* Exercise description *
Look for the string "finishes" and copy every line that has it.

* Supplied records *
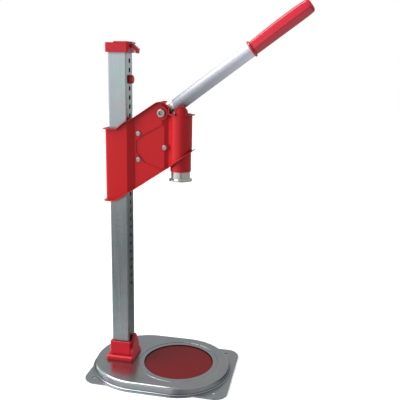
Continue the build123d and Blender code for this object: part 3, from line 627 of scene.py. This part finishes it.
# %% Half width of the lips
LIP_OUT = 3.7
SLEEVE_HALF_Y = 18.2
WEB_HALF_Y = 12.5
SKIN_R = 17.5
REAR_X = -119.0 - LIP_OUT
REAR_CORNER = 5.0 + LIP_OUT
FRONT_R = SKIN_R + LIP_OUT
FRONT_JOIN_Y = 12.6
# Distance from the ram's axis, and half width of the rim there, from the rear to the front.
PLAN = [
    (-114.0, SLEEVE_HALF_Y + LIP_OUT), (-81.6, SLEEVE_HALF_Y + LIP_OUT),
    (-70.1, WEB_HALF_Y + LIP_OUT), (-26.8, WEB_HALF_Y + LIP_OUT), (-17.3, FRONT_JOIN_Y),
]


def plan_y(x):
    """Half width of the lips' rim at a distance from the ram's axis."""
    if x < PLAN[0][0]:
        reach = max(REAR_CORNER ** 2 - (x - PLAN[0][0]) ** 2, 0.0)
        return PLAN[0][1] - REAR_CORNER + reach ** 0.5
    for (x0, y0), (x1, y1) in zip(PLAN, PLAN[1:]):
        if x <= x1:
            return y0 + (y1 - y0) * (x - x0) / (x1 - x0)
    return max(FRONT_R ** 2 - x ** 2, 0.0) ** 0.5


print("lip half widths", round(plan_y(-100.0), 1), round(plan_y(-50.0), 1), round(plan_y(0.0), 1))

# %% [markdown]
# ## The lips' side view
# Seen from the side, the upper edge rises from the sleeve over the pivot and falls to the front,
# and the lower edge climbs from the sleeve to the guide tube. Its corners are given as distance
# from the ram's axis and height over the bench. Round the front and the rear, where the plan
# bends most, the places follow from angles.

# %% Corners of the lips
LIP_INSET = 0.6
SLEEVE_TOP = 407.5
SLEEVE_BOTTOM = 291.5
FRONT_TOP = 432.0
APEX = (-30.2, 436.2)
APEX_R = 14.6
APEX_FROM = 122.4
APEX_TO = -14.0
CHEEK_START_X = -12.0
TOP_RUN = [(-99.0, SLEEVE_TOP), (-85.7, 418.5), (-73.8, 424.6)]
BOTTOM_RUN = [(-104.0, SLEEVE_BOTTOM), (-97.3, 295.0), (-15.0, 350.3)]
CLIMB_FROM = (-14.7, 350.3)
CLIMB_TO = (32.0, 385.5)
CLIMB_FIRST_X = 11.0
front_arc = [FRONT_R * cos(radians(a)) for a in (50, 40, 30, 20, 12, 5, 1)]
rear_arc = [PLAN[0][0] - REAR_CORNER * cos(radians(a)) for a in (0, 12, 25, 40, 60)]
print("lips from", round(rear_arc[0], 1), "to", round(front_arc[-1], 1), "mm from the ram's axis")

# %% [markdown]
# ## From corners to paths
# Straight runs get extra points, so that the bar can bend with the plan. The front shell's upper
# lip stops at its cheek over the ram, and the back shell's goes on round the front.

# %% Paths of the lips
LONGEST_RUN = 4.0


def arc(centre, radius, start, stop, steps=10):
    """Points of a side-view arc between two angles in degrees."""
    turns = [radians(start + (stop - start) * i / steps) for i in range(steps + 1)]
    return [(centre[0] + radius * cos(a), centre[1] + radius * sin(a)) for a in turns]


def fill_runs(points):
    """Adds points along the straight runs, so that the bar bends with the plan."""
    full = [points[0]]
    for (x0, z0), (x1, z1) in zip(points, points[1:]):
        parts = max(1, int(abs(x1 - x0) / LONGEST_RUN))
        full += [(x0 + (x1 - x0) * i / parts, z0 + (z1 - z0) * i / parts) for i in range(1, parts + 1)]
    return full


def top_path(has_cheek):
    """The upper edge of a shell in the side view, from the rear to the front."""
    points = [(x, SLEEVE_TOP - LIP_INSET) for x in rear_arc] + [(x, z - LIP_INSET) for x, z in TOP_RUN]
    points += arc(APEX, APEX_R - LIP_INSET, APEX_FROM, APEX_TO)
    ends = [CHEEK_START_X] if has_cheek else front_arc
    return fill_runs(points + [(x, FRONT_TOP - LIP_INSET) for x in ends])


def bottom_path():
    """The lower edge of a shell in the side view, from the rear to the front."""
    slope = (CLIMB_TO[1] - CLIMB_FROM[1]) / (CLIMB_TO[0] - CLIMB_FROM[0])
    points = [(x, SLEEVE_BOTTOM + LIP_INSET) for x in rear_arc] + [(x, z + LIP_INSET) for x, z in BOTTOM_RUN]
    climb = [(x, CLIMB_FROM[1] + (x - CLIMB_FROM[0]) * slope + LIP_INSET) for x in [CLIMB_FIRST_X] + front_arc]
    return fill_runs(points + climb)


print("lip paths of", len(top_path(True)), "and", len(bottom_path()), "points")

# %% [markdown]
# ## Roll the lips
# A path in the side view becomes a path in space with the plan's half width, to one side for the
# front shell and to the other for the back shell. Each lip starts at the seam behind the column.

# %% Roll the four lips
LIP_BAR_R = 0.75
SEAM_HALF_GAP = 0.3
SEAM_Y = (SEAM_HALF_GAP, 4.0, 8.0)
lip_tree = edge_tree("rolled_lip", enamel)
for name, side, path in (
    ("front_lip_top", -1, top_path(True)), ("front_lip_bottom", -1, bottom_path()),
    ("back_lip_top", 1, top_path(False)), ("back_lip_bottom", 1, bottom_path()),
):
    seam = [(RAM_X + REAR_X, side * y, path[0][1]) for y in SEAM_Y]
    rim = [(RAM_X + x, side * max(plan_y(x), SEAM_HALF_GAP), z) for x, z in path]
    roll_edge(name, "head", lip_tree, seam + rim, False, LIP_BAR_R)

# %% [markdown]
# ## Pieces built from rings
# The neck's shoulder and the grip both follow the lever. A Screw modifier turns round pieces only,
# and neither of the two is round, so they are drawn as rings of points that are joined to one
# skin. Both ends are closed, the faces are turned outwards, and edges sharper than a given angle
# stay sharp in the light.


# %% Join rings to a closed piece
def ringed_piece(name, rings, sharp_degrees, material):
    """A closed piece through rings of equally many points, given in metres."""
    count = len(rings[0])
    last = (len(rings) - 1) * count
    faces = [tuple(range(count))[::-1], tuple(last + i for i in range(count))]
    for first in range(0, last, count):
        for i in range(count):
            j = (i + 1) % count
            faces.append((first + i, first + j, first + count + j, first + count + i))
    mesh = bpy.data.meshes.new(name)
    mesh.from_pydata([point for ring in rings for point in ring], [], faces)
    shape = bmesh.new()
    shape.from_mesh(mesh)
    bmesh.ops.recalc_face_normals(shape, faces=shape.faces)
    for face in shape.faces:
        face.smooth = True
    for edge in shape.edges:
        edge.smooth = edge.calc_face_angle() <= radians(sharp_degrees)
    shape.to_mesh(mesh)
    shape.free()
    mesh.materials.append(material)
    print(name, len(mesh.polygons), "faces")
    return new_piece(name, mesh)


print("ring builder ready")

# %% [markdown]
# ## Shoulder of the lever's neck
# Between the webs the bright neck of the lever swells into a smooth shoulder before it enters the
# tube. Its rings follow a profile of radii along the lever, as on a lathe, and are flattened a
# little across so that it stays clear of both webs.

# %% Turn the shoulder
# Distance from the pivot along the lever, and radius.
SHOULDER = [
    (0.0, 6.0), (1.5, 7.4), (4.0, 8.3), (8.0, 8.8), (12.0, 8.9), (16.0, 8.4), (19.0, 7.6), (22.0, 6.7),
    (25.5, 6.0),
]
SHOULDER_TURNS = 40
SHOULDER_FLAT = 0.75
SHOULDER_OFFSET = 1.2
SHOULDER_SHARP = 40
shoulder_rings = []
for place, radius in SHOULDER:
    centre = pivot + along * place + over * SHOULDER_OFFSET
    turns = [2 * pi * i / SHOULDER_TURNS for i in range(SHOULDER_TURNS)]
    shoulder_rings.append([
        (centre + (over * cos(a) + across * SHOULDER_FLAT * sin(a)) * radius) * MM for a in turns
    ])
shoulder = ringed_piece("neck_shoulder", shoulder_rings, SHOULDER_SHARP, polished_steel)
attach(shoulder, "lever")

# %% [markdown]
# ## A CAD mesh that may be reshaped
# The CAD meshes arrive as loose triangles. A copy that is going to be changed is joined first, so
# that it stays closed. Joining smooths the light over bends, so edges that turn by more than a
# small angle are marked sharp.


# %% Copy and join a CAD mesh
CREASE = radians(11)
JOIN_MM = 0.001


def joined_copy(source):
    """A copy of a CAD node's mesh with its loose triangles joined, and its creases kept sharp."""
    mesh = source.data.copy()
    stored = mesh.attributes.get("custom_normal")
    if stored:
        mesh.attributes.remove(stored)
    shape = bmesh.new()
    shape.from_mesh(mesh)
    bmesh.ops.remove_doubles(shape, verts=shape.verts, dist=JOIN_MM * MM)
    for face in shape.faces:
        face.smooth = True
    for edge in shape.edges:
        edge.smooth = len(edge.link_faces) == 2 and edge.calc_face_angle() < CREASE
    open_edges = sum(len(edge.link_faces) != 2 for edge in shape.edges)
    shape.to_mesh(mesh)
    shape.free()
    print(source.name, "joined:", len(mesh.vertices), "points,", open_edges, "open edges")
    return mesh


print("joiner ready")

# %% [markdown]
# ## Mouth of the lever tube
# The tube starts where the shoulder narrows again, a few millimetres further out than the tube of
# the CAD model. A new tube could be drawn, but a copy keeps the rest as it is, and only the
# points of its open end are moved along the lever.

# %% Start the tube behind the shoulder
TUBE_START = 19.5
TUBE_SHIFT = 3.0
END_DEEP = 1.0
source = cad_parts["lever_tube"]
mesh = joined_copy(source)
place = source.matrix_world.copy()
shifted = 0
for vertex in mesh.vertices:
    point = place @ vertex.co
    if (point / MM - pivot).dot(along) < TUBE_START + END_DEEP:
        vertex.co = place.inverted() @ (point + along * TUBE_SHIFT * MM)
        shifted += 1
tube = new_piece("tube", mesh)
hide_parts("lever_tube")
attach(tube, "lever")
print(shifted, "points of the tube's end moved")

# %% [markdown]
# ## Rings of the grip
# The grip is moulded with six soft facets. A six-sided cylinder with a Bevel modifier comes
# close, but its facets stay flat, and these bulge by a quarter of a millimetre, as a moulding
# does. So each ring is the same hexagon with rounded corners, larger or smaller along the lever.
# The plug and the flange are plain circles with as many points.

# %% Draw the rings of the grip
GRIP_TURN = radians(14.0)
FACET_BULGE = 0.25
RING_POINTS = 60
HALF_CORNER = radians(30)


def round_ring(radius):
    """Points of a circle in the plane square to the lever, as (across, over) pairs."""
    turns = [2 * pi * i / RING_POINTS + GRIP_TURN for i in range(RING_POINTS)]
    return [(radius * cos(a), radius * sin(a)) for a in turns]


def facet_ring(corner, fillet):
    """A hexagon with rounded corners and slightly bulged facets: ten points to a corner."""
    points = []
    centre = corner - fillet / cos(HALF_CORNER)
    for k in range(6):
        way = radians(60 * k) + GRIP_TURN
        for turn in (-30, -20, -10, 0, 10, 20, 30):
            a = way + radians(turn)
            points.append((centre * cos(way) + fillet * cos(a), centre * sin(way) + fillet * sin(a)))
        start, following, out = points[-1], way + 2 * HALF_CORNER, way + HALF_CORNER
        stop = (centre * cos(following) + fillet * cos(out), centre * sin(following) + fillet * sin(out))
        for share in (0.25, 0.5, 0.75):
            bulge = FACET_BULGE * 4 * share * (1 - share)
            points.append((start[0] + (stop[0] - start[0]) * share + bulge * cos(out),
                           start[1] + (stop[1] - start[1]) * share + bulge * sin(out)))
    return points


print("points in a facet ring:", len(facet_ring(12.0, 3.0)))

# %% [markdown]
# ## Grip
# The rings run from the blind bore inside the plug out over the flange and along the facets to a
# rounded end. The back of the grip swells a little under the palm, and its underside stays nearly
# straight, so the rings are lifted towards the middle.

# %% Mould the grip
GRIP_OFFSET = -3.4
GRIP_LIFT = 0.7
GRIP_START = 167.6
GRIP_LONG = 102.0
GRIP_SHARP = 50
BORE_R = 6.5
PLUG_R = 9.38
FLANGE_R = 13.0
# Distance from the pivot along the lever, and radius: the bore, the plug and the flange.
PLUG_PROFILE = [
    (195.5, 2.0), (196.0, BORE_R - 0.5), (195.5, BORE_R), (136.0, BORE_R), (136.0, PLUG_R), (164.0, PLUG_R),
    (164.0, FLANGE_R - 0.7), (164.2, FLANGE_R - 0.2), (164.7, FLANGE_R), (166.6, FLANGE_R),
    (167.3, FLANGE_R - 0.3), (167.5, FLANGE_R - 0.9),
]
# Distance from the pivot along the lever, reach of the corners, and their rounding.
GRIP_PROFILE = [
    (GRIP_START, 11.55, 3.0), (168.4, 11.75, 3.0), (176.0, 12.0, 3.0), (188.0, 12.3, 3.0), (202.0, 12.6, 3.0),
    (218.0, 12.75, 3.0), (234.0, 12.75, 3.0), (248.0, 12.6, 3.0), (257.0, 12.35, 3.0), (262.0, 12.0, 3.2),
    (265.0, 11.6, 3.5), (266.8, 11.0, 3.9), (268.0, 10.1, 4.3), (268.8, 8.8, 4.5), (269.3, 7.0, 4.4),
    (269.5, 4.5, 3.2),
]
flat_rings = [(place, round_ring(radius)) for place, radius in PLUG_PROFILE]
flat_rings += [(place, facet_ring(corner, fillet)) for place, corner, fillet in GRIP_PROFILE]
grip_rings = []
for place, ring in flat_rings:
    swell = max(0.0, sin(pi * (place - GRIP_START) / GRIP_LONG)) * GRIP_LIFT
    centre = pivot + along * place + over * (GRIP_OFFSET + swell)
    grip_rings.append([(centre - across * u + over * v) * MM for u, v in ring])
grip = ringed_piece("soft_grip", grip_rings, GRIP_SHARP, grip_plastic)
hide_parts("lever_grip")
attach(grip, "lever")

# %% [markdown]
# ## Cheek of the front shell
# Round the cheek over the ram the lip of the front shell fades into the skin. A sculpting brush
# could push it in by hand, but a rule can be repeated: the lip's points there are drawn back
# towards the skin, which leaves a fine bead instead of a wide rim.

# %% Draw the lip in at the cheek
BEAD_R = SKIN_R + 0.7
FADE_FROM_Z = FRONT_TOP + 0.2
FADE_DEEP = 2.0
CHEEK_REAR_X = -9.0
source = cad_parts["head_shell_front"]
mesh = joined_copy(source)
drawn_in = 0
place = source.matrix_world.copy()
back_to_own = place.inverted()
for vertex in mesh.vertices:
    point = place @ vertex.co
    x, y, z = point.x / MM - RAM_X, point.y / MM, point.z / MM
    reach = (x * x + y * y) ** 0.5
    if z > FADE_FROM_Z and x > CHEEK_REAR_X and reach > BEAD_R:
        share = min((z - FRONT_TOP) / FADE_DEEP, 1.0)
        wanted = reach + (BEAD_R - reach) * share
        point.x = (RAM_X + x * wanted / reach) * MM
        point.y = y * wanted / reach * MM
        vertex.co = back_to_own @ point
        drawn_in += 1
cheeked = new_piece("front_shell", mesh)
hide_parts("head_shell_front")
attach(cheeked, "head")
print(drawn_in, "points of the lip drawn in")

---

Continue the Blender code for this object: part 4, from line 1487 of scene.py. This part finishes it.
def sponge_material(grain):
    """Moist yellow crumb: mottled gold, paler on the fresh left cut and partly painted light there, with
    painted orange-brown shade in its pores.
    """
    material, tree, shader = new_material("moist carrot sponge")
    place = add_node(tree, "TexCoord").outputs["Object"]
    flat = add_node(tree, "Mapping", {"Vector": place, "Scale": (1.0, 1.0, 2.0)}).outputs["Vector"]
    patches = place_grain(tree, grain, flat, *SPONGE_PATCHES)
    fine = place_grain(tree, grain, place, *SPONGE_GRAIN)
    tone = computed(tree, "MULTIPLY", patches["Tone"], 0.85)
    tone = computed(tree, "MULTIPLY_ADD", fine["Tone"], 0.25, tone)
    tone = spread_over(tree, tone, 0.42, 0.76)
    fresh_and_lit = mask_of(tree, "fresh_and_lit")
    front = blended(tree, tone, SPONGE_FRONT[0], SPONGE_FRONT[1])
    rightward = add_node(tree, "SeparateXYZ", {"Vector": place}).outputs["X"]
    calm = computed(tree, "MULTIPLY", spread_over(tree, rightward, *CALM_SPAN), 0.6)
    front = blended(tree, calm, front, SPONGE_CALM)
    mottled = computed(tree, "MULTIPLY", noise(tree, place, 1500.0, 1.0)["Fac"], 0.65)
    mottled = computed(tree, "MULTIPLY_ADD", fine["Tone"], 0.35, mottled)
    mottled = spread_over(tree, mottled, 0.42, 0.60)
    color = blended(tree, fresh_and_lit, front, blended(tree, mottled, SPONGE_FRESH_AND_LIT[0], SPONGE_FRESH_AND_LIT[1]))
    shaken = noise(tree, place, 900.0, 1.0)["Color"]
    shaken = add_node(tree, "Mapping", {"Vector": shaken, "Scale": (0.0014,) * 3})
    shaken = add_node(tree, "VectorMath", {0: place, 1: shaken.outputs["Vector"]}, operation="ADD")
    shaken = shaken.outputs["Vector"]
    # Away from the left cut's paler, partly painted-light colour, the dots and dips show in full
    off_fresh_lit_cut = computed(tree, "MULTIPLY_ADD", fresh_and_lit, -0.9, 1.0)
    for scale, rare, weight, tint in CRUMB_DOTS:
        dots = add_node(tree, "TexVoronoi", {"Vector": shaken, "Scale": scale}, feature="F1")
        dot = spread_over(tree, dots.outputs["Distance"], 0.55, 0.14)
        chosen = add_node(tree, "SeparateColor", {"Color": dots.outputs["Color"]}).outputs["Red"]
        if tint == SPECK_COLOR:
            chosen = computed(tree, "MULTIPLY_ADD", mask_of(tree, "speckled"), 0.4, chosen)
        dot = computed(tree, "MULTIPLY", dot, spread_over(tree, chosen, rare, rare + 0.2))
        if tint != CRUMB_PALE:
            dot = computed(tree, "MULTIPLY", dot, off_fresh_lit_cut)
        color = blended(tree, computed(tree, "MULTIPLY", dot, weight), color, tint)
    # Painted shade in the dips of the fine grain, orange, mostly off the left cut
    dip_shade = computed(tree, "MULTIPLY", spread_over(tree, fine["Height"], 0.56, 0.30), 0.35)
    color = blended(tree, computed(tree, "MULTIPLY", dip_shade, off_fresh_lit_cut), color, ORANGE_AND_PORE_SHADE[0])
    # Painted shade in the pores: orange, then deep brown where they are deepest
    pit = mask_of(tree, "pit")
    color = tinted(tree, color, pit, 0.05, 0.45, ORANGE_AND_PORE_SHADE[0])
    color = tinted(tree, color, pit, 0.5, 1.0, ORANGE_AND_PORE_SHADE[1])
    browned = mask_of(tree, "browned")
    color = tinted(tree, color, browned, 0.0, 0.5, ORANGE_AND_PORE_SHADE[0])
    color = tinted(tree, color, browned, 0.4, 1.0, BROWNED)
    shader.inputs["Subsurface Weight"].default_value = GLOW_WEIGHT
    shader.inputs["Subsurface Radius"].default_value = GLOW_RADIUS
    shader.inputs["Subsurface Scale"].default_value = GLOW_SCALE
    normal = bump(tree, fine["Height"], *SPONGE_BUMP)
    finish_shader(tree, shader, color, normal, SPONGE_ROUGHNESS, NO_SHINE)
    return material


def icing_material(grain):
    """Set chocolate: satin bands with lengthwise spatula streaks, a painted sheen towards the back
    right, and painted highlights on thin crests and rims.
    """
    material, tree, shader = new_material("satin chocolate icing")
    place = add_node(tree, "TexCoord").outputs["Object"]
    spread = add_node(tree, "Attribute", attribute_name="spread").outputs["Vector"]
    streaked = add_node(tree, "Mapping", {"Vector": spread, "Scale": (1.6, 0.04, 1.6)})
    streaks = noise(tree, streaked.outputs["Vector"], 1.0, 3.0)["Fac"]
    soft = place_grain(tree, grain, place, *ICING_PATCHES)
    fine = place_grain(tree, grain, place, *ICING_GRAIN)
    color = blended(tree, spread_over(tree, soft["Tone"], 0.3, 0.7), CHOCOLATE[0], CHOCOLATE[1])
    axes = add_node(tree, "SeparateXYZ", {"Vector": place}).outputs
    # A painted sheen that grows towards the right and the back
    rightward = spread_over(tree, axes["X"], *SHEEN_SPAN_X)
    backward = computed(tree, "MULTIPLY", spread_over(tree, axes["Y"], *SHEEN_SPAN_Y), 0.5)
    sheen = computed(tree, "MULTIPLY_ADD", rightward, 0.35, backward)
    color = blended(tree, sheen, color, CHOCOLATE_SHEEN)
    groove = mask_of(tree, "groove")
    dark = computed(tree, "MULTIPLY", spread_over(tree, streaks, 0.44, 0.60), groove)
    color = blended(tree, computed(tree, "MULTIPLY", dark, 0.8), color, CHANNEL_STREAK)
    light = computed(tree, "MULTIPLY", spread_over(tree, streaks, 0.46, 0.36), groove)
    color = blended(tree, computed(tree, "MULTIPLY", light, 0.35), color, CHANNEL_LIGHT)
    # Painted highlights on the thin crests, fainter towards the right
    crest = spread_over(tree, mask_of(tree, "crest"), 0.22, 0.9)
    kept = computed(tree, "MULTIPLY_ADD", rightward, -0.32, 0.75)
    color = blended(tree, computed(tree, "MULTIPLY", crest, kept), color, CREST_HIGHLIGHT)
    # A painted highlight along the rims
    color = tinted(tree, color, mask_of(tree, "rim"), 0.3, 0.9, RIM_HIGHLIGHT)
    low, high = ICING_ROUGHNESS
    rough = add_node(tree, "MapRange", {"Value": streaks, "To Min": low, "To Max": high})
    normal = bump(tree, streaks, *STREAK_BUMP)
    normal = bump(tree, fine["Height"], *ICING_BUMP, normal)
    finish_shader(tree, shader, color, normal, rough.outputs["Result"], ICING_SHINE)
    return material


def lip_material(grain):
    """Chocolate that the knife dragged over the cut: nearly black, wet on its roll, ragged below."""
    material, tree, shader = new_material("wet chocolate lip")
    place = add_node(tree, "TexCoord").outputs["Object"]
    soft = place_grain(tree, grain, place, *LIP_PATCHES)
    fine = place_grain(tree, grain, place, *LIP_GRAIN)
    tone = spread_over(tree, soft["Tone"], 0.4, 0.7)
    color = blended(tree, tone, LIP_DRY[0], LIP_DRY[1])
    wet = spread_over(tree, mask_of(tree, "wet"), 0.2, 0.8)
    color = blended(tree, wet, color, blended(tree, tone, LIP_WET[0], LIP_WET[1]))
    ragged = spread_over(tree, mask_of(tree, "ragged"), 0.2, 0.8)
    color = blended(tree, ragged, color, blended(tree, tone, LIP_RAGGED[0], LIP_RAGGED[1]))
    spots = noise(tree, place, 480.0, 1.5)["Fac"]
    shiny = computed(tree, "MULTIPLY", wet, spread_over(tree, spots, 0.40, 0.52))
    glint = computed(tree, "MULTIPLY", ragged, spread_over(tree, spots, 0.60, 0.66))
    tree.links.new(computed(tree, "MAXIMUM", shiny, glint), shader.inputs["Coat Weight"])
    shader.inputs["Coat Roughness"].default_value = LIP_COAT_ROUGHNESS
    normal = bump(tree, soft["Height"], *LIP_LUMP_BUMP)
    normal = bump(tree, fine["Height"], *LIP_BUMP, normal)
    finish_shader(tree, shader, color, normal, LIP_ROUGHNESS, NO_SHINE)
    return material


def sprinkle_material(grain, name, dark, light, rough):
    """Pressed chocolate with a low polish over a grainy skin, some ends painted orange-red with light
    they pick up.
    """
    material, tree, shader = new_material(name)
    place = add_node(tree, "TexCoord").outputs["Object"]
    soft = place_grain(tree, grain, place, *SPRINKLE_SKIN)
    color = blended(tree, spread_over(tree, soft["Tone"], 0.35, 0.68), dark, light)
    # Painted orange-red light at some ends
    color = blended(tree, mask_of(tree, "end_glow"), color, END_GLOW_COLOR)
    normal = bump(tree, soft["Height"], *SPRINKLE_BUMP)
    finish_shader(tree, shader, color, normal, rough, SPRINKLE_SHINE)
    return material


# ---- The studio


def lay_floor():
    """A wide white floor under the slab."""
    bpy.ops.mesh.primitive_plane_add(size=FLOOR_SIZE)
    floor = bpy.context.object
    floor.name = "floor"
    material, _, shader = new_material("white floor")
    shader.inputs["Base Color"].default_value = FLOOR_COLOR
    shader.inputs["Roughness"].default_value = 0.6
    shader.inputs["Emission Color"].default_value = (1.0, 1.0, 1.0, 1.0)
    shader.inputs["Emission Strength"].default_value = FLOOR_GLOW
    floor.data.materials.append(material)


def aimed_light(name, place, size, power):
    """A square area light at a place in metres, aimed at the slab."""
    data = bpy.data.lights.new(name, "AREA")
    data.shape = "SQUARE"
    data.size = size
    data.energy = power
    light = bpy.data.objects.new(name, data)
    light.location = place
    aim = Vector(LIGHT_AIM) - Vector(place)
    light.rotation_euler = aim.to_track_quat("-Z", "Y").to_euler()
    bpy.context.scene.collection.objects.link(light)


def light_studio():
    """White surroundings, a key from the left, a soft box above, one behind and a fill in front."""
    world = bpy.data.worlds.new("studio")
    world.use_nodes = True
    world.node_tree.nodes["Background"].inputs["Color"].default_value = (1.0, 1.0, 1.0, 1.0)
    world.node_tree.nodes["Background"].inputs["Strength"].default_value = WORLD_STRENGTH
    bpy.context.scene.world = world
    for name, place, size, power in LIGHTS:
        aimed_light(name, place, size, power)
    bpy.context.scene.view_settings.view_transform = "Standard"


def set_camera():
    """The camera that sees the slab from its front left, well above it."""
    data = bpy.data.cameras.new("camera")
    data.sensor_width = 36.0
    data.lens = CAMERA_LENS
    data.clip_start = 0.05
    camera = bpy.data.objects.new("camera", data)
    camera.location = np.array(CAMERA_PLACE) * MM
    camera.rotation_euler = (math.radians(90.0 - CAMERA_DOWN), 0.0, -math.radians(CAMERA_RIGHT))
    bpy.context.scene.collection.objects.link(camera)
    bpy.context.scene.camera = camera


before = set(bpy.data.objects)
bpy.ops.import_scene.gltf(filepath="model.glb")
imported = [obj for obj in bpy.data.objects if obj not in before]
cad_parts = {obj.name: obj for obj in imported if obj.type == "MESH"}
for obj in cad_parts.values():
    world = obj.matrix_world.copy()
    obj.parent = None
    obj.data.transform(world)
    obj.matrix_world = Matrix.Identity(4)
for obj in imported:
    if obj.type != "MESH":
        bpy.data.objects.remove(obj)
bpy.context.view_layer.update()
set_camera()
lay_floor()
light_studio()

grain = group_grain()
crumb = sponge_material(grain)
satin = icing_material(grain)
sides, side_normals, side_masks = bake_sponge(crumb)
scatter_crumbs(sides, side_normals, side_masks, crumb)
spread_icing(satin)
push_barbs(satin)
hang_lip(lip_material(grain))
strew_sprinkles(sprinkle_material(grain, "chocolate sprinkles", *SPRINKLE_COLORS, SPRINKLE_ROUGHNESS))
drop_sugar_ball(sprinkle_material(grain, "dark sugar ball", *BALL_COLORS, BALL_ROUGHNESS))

* Solution to the exercise *
Continue the build123d and Blender code for this object: part 3, from line 627 of scene.py. This part finishes it.
Continue the Blender code for this object: part 4, from line 1487 of scene.py. This part finishes it.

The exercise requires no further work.